# Got it today!!



## Jako999 (Jan 19, 2009)

Hi all 
Well after looking around for some time and looking on this forum to see what to look for Igot my TT today.

TT Roadster, silver, 65000 miles, 4 owners, full history, lots of toys, belts and pumps all done and I managed to get it for £5800 which I thought was great.

All is well so far even though I've only done 70 miles but so far I like it!!
Thanks for reading this

Jako


----------



## Hark (Aug 23, 2007)

Cool. Drop up some pics when you have a chance. 180 or 225bhp?

You like 3 mins down the road from me so maybe you'll see me.

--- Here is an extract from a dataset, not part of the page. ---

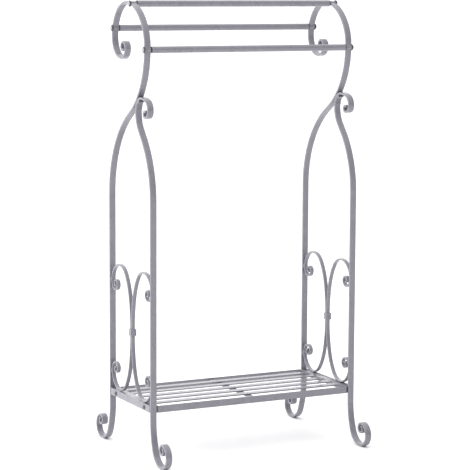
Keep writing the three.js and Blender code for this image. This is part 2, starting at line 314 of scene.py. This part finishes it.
def turned_mesh(profile, centre, facing, segments=48):
    """A turned piece about the X axis: profile is [(x, radius)] from its outer end, closed on itself."""
    rings = []
    for k in range(segments):
        a = 2 * math.pi * k / segments
        rings.append([centre + Vector((facing * x, r * math.cos(a), r * math.sin(a))) * MM
                      for x, r in profile])
    bm = lofted(rings, closed=True)
    bmesh.ops.remove_doubles(bm, verts=bm.verts, dist=MERGE_DIST)
    bmesh.ops.dissolve_degenerate(bm, edges=bm.edges, dist=MERGE_DIST)
    return bm


def arc_points(cx, cr, radius, start, end, steps):
    """Points of an arc in a turned profile; degrees from the +x direction."""
    return [(cx + radius * math.cos(math.radians(start + (end - start) * k / steps)),
             cr + radius * math.sin(math.radians(start + (end - start) * k / steps)))
            for k in range(steps + 1)]


def rounded_block(low, high, edge):
    """A straight flat bar that fills a box, its long edges and its ends rounded."""
    middle, half = (low + high) / 2, (high - low) / 2 / MM
    run = 0 if half.x > half.y else 1
    wide = 1 - run
    ends = [(half[run] - edge + edge * math.sin(math.radians(a)), edge * (1 - math.cos(math.radians(a))))
            for a in BLOCK_ANGLES]
    ends.append((half[run] - edge - BLOCK_SUPPORT, 0))
    rings = []
    for at, inset in [(-at, inset) for at, inset in ends] + ends[::-1]:
        ring = []
        for w, n in rounded_section(half[wide] - inset, half.z - inset, edge - inset * INSET_EDGE):
            p = Vector((0, 0, n))
            p[run], p[wide] = at, w
            ring.append(middle + p * MM)
        rings.append(ring)
    return lofted(rings)


def block(name, edge):
    """A straight bar's finer version, in place of its CAD node."""
    finished(f"{name}_smooth", rounded_block(*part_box(name), edge), paint, [name])


def bead(bm, start, end, radius, ripples):
    """Adds a weld bead between two places: a fat rippled line with round ends, in millimetres."""
    run = end - start
    side = run.orthogonal().normalized()
    up = run.normalized().cross(side)
    count = ripples * RIPPLE_STEPS
    rings = []
    for k in range(count + 1):
        t = k / count
        cap = math.sqrt(max(1 - (2 * t - 1) ** BEAD_BLUNTNESS, BEAD_TIP))
        r = radius * cap * (1 - RIPPLE_DEPTH + RIPPLE_DEPTH * abs(math.sin(math.pi * ripples * t)))
        rings.append([(start + run * t + (side * math.cos(a) + up * math.sin(a)) * r) * MM
                      for a in (2 * math.pi * i / BEAD_SIDES for i in range(BEAD_SIDES))])
    loft(bm, rings)


# ---- materials ----
# Noise scales: mottling, broad patches, rubbed spots, gloss and orange peel.
MOTTLE, BROAD, RUBBED, GLOSS, PEEL = 38, 7, 120, 55, 620
DARKER, PALER = 0.94, 1.05
EDGE_STARTS, EDGE_FULL = 0.51, 0.6      # pointiness where rubbing starts and where it is full
MIDDLE, WIDE = (0.35, 0.65), (0.3, 0.7) # the parts of a noise's range that are spread out
PATCH_SHARE, RUB_RANGE, RUB_SHARES = 0.3, (0.42, 0.6), (0.1, 0.8)
GLOSSIER, DULLER = 0.05, 0.07
PEEL_DEPTH = 0.00012                    # metres
COAT_ROUGHNESS = 0.14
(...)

Theres a local meet end of Feb with at least 3 others driving from here and plenty more going I believe. Check events section.


----------



## Wallsendmag (Feb 12, 2004)

Welcome to the forum


----------



## Jako999 (Jan 19, 2009)

Sorry its a 225 may bump into you.
Thanks


----------



## YELLOW_TT (Feb 25, 2004)

Welcome now all you need is to join the TTOC www.ttoc.co.uk


----------



## T7 BNW (Jul 20, 2008)

Dont forget to check out the Event section. Big cruise to france comining up! EnTTEnte Cordial!

Oh and welcome to the forum!


----------



## GreekTT (Jan 5, 2009)

Welcome to the forum!!!


----------



## malstt (Apr 18, 2007)

Welcome 8)


----------



## T3RBO (Dec 9, 2003)

Welcome to the forum


----------